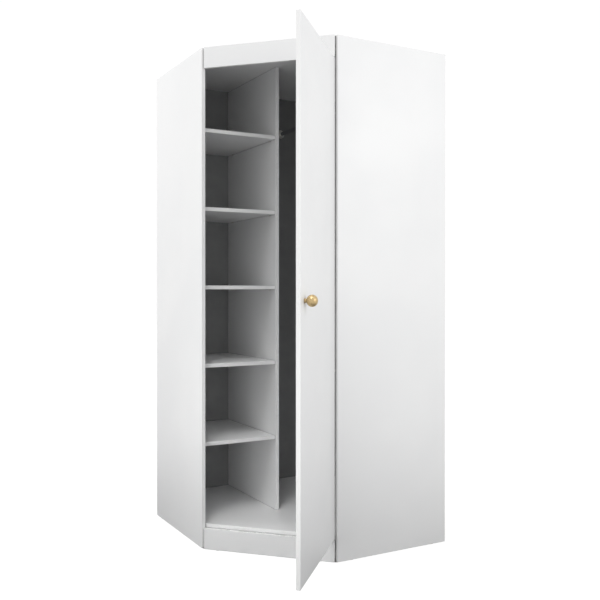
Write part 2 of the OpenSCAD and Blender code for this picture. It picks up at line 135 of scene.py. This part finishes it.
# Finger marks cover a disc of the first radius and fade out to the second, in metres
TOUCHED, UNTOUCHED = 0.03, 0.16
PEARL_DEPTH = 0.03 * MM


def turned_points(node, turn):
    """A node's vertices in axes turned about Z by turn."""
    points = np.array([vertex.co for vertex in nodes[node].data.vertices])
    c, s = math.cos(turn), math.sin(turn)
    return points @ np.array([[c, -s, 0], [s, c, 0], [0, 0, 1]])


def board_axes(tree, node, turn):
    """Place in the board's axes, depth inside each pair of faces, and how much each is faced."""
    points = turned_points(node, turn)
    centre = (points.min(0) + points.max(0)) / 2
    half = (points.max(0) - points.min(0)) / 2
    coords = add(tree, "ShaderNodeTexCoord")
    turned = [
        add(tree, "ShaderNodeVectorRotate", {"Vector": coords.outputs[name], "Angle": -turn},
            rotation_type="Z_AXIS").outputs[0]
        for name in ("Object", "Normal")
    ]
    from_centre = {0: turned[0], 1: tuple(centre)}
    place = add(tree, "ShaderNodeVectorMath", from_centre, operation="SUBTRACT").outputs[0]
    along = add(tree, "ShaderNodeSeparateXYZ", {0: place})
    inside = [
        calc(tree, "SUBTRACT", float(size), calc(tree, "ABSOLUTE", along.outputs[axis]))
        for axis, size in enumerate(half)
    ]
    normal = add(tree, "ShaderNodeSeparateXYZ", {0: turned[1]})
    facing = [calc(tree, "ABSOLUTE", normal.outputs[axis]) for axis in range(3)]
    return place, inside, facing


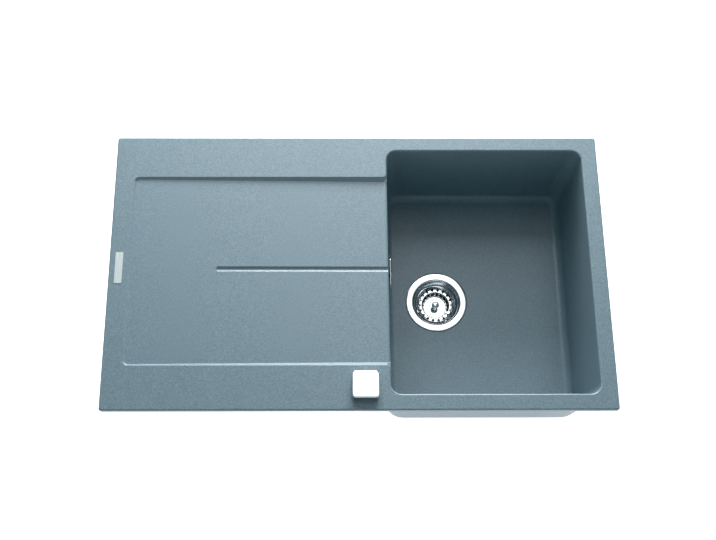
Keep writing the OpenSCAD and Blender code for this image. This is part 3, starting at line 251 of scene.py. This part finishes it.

——————————

Each record above must be given again exactly.

■ **Exercise solution**:
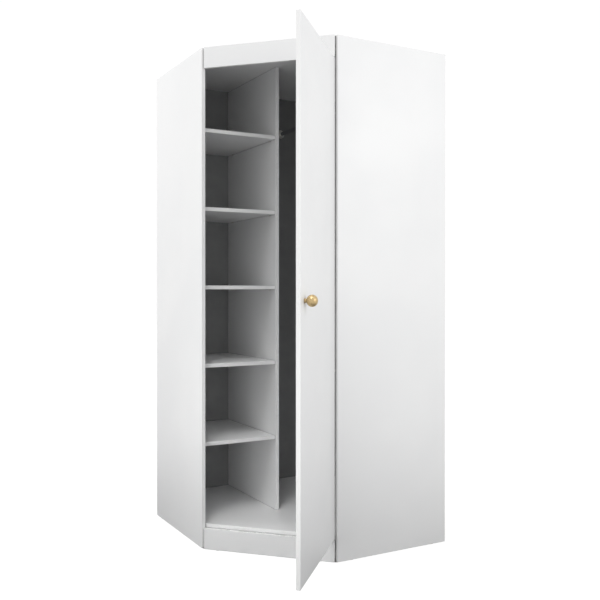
Write part 2 of the OpenSCAD and Blender code for this picture. It picks up at line 135 of scene.py. This part finishes it.
# Finger marks cover a disc of the first radius and fade out to the second, in metres
TOUCHED, UNTOUCHED = 0.03, 0.16
PEARL_DEPTH = 0.03 * MM


def turned_points(node, turn):
    """A node's vertices in axes turned about Z by turn."""
    points = np.array([vertex.co for vertex in nodes[node].data.vertices])
    c, s = math.cos(turn), math.sin(turn)
    return points @ np.array([[c, -s, 0], [s, c, 0], [0, 0, 1]])


def board_axes(tree, node, turn):
    """Place in the board's axes, depth inside each pair of faces, and how much each is faced."""
    points = turned_points(node, turn)
    centre = (points.min(0) + points.max(0)) / 2
    half = (points.max(0) - points.min(0)) / 2
    coords = add(tree, "ShaderNodeTexCoord")
    turned = [
        add(tree, "ShaderNodeVectorRotate", {"Vector": coords.outputs[name], "Angle": -turn},
            rotation_type="Z_AXIS").outputs[0]
        for name in ("Object", "Normal")
    ]
    from_centre = {0: turned[0], 1: tuple(centre)}
    place = add(tree, "ShaderNodeVectorMath", from_centre, operation="SUBTRACT").outputs[0]
    along = add(tree, "ShaderNodeSeparateXYZ", {0: place})
    inside = [
        calc(tree, "SUBTRACT", float(size), calc(tree, "ABSOLUTE", along.outputs[axis]))
        for axis, size in enumerate(half)
    ]
    normal = add(tree, "ShaderNodeSeparateXYZ", {0: turned[1]})
    facing = [calc(tree, "ABSOLUTE", normal.outputs[axis]) for axis in range(3)]
    return place, inside, facing


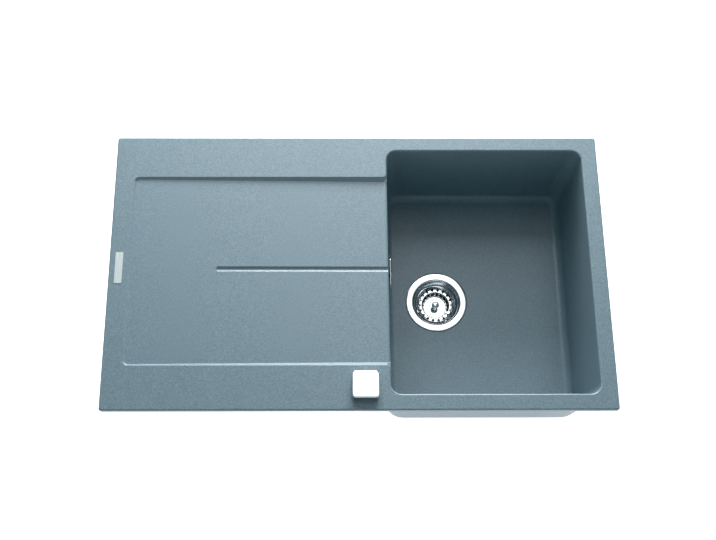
Keep writing the OpenSCAD and Blender code for this image. This is part 3, starting at line 251 of scene.py. This part finishes it.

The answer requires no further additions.